In terms of the comprehensiveness of the study, all this is rewarding, as Szczypien admirably, and in a rigorously documented fashion, takes us beyond Conrad’s wider cultural and political Polishness to the specifics of individual texts, offering a range of foci, from a critical challenge to typical readings of Stein’s character in Lord Jim to a treatment of the possibly Polish intellectual, artistic, and literary hinterland of Nostromo’s otherwise fictional and composite Latin American world. Elsewhere, Słowacki’s Kordian is demonstrated to shape the treatment of Russia and the Russian character in Under Western Eyes in ways that take us beyond the usual Dostoevskian parallels that frequently occupy critics’ estimations of the novel’s political consciousness.
These critical sections, which explore Mickiewicz, Słowacki and Krasiński alongside lesser-studied poets such as Franciszek Dionizy Kniaźnin, consistently relate Polish elements in Conrad’s writing to the study’s title, taken from an early letter written by Conrad to his guardian Stefan Buszczyński, in which the future author declares his adherence to the notion of sailing towards Poland throughout his life; in other words, thinking of it in all his undertakings and, it is claimed, never losing sight of it in his later creative expression as a writer.

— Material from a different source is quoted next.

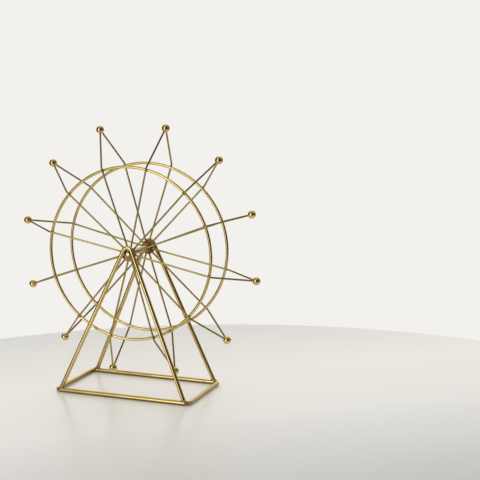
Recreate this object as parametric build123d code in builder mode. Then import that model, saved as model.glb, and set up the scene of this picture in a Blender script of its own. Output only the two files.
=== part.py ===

Conrad’s Polishness is unquestionably an integral part of his identity, but if Szczypien establishes this in detail she also a little too dogmatically insists that without this Polish “key” to his stories and novels, previous critics have fundamentally misread or fallen short in their understanding of Conrad. Touching upon the studies of Paul Kirschner and Ian Watt, the introduction informs us that Conrad’s other borrowings and reconfigurations from a range of French and Russian literature “do not affect his ultimate meanings. The Polish references do” (21). Such exclusivity runs the risk of casting the critic as one who wants to take their Polish ball, so to speak, to go off to play alone instead of engaging with the international game already underway. What is more, it is also quite unnecessary given the illuminating instances of borrowings from Polish literature that feature here, all of which neatly complement, rather than overturn wholesale the ways already known to us that Conrad draws upon different literary traditions.

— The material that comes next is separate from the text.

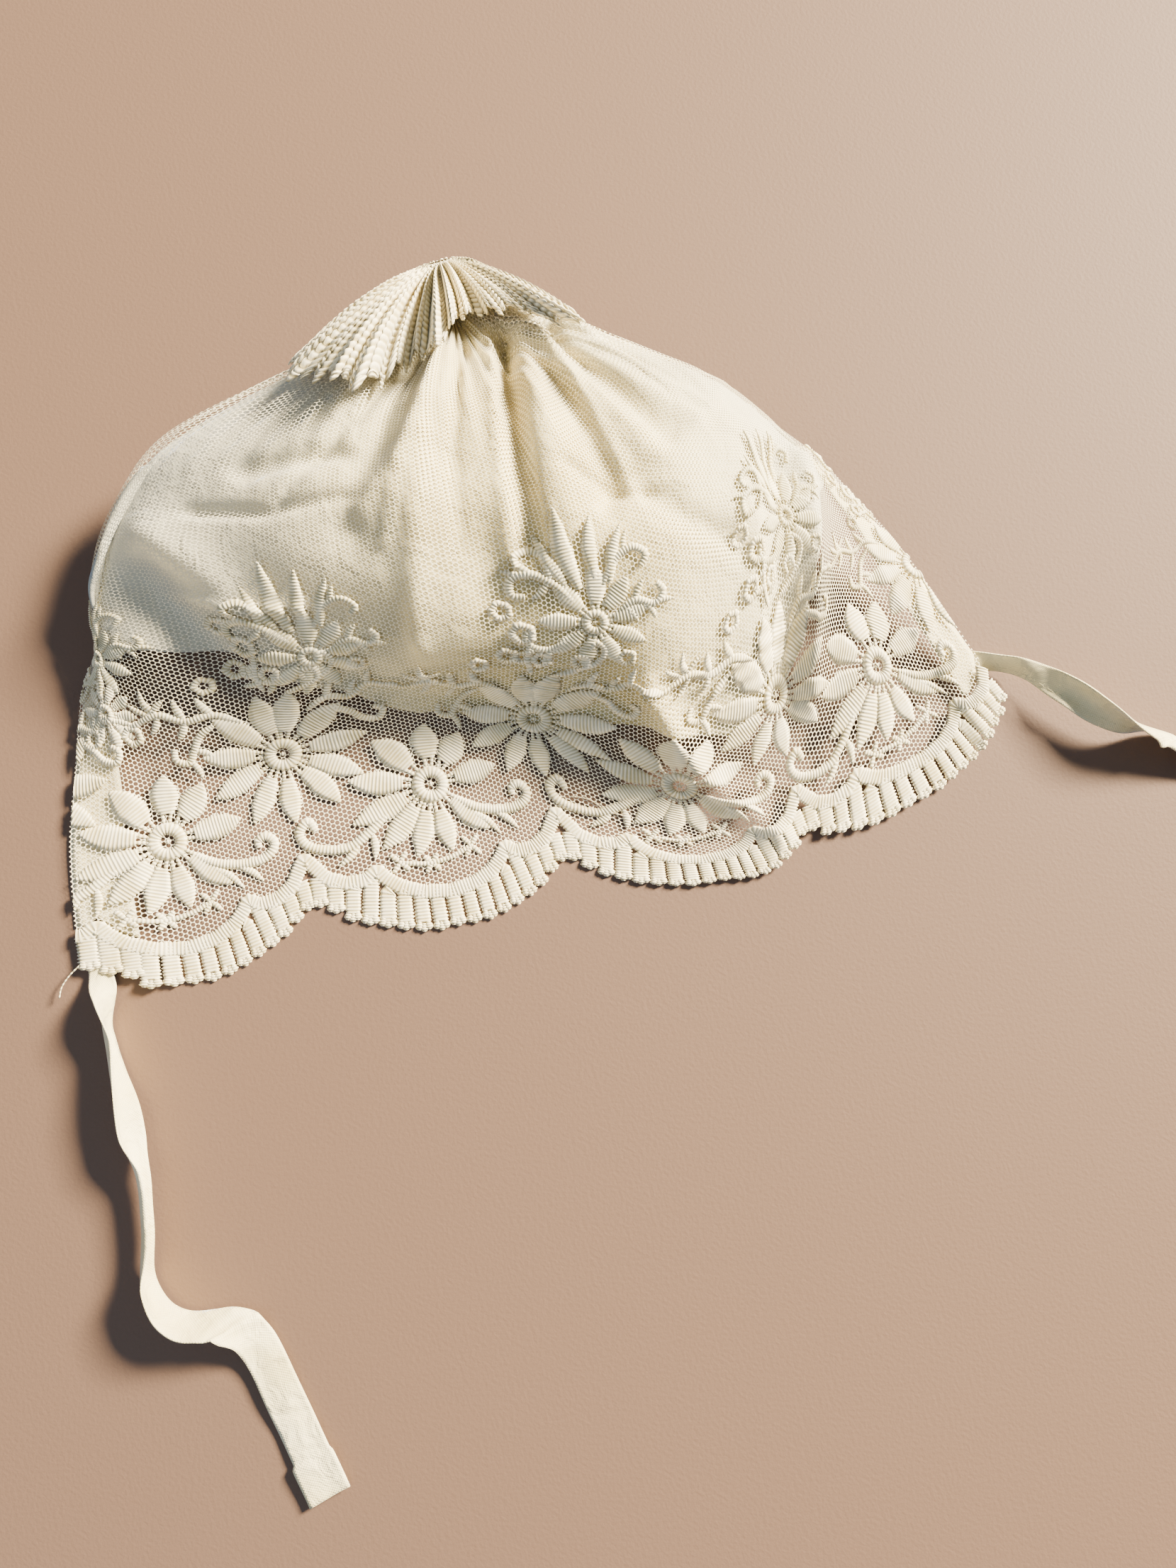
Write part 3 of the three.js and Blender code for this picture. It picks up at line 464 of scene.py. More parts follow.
# Cotton lawn, plain woven and washed soft: matt, slightly uneven, warm where it is double
def cottonLawn(name, light, deep, threads, roughness, washed=None):
    material, tree = newMaterial(name)
    flat = addNode(tree, "ShaderNodeUVMap", uv_map="flat").outputs["UV"]
    parts = addNode(tree, "ShaderNodeSeparateXYZ", {0: flat}).outputs
    waves = [reckon(tree, "SINE", reckon(tree, "MULTIPLY", part, 2 * math.pi / threads))
             for part in parts[:2]]
    weave = reckon(tree, "MULTIPLY", *waves)
    share = reckon(tree, "MULTIPLY_ADD", weave, 0.16, addNoise(tree, 45.0, 4.0))
    tint = blend(tree, spread(tree, share, 0.25, 0.7), colour(deep), colour(light))
    if washed:  # paler and cooler towards the two sides, where it is worn and single
        side = reckon(tree, "ABSOLUTE", reckon(tree, "ADD", parts[0], -washed["middle"]))
        faded = spread(tree, side, washed["from"], washed["to"], washed["most"])
        tint = blend(tree, faded, tint, colour(washed["tone"]))
    crumple = addNoise(tree, 130.0, 5.0, 0.8)
    creased = addNode(tree, "ShaderNodeBump", {"Height": crumple, "Strength": 0.8, "Distance": 0.0018})
    bump = addNode(tree, "ShaderNodeBump", {
        "Height": weave, "Strength": 0.35, "Distance": 0.00012, "Normal": creased.outputs[0]})
    addSurface(tree, {
        "Base Color": tint, "Roughness": roughness, "Sheen Weight": 0.6, "Sheen Roughness": 0.35,
        "Sheen Tint": colour("#DCE8FF"), "Normal": bump.outputs[0]})
    return material


net = cottonNet()
satin = satinThread("satinThread", "#FFF5D2", "#C9B882")
shadedSatin = satinThread("satinThreadOverLawn", "#FBF2CC", "#BFB07A")
lawn = cottonLawn("liningLawn", "#E2D398", "#B8A564", 1.0, 0.75,
                  {"middle": 165, "from": 20, "to": 110, "tone": "#D6DAD4", "most": 0.6})
tapeCotton = cottonLawn("cottonTape", "#F6EBC0", "#DCCD96", 0.8, 0.65)
print("materials made")

# The camera as the photograph was taken, from above and a little in front of the face edge
view = {"place": (0.6, -36.4, 352), "turn": 16.36, "tilt": 8, "lens": 27.03, "sensor": 36}


def addCamera():
    turn, tilt = math.radians(view["turn"]), math.radians(view["tilt"])
    right = Vector((math.cos(turn), -math.sin(turn), 0))
    away = Vector((math.sin(turn), math.cos(turn), 0))
    forward = math.sin(tilt) * away + Vector((0, 0, -math.cos(tilt)))
    upward = right.cross(forward)
    data = bpy.data.cameras.new("camera")
    data.lens = view["lens"]
    data.sensor_width = view["sensor"]
    camera = bpy.data.objects.new("camera", data)
    turned = Matrix((right, upward, -forward)).transposed().to_4x4()
    camera.matrix_world = Matrix.Translation(Vector(view["place"]) * mm) @ turned
    bpy.context.scene.collection.objects.link(camera)
    bpy.context.scene.camera = camera


addCamera()


# A tape lies along its route: flat places are across the tape, along it and off its face
def tieForm(route):
    values = np.array(route, float)
    stops = np.concatenate([[0], np.cumsum(np.hypot(np.diff(values[:, 0]), np.diff(values[:, 1])))])

    def form(flat):
        at = splineShares(stops, flat[:, 1]) @ values
        across, roll = np.radians(at[:, 2]), np.radians(at[:, 3])
        width = np.stack([np.cos(across) * np.cos(roll), np.sin(across) * np.cos(roll), np.sin(roll)], 1)
        face = np.stack([-np.cos(across) * np.sin(roll), -np.sin(across) * np.sin(roll), np.cos(roll)], 1)
        half, wall = panel["tieWidth"] / 2, panel["tieWall"] / 2
        lift = np.maximum(at[:, 4], 0) * panel["crownHeight"]
        z = np.abs(width[:, 2]) * half + np.abs(face[:, 2]) * wall + lift
        place = np.stack([at[:, 0], at[:, 1], z + panel["tieLift"]], 1)
        place += width * flat[:, :1] + face * flat[:, 2:]
        place[:, 2] = np.maximum(place[:, 2], 0.02)
        return place

    return form, stops[-1]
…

While Szczypien is clearly attuned to European Enlightenment and Romantic thought in its Polish manifestations, she also asserts that by “weaving references to the nineteenth-century Polish poets, for whom God is not dead, into his narratives, Conrad provides a rich and vivid contrast to his pitiless modernist world” (11), implicitly setting Conrad’s Polish borrowings somewhat against the currents of modernity. However, throughout his life, and especially to his English-speaking audience, Conrad insisted upon the modern and essentially Western nature of Polish culture, presenting it as a bulwark against the aggressively backward forces he saw seated upon the Russian throne and sleeping in the Russian soul.
Critically speaking, Conrad has long been both celebrated and scrutinized as a participant in, and observer of the emergence of the modern world, someone we can set against the shaping events of unfolding history to better understand them. An inextricably related convergence of factors, from modern imperial designs to the growth of the nation-state in Europe, played a major role in the initial suppression and subsequent re-emergence of the Polish state, operating as crucial European and world influences upon Conrad’s Polish cultural heritage. One effect of this study, however, despite its valuable attention to comparatively recondite elements of Conrad’s Polish literary awareness, is to counter this global positioning through an insistence on the centrality of Polish motifs, themes, and texts in isolation, thereby, arguably, limiting Conrad’s interpretive openness and his semantic inclusivity.
One example of this approach to Conrad’s Polish engagement emerges in Szczypien’s study of Polish journalism of the 1860s, which delves originally into periodicals that cast their eye on world politics, notably events in South America, especially the Paraguayan War as reported in The Warsaw Library in 1868. While an interesting, albeit difficult to substantiate claim is made for the Polish origins of selected passages in Nostromo being based on Conrad’s memory of articles on the conflict between Paraguay, Brazil and Argentina in the Warsaw press, these accounts were originally written in French and published in the Revue des Deux Mondes; something acknowledged in passing, but which does not perhaps do full justice to the elaborate network of literary and political exchanges between Poland and France during the period.
While Polish literature and culture engaged with, and also helped shape a significant matrix of European writing, there are ways of approaching it that fail to account for this expansiveness in a determination to place Conrad in an exclusively Polish box. What the study overlooks to some extent in its focus on Poland as the only light to truly illuminate Conrad’s literary world, is the weight that Conrad, and many of his readers, give to his sailing away from Poland in his development, a destiny already outlined to him through Polish culture’s necessary receptiveness to the political, geographical, and cultural call of the wider world.
Still, despite this – something that will inevitably be a fault line for readers depending on how Polish they want or need their Conrad to be – the book is impressively researched and illustrated and will prove rewarding to scholars who are intent on exploring further the ways in which Polish literature informs Conrad’s language and style. Szczypien makes it clear that in a highly specific literary way “Conrad never forgot his Polish past” (27). The details of many of Szczypien’s investigations are unquestionably striking, and even if the larger claims made for the connections remain to some degree opaque owing to the intermittent ways in which theories of intertextuality figure throughout, no reader will fail to see that an awareness of “the cache of Polish references that Conrad buried” in his works helps “helps to enhance our aesthetic and intellectual appreciation” (49) of his powerfully transformative literary imagination.